Nathaniel Stern has been producing, exhibiting, teaching, and writing about art + technology for more than 25 years. His work amplifies how nature and technology are inseparable; treats language as a material and materials as always performing meaning; and, embodies how art is always both an action and a call to action. Stern’s art spans sculpture, code, installation, print, imaging, networks, Blockchain, AI, performance, and more, across digital and physical realms.

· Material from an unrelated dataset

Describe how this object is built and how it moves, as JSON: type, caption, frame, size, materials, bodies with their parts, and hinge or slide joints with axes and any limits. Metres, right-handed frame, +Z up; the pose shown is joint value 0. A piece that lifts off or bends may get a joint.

Stern has been featured in the likes of the Wall Street Journal, Guardian UK, Huffington Post, Daily Mail, Washington Post, Daily News, BBC's Today show, WIRED, Gizmodo, Time, Forbes, Fast Company, Scientific American, the Milwaukee Journal Sentinel, Leonardo Journal of Art, Science and Technology, Rhizome, Furtherfield, and more. According to NPR, Stern’s work is “technological, thought-provoking and unexpected,” to Forbes, it is “powerful… weird, intriguing, and sometimes beautiful.” He is a a “daring poet” and artist (the Verse Verse), whose work is “tremendous fun” and also “fascinating” in how it is “investigating the possibilities of human interaction and art” (Scientific American). WIRED explains that our "future is confronted [with] power and ingenuity" in Stern’s many “multimedia experiments” (Time.com), making him one of Milwaukee's "avant-garde" (Journal Sentinel). Chicago’s widely popular Bad at Sports art podcast has said Stern produces “an obscene amount of work in an obscene amount of ways.” His “beautiful, glitched out art-images” (Boing Boing) make him ”an interesting and prolific fixture” (Artthrob.co.za), with art that is “quite possibly some of the most relevant around” (Live Out Loud magazine).

Nathaniel is an Art Blocks curated artist, with collaborator Sasha Stiles. Generosity, dialog, and care are key to his practice as an artist, writer, teacher, father, and human. He is a full Professor across Art+Design, Mechanical Engineering, and Entrepreneurship at the University of Wisconsin-Milwaukee, and an Associate Researcher at the University of Johannesburg.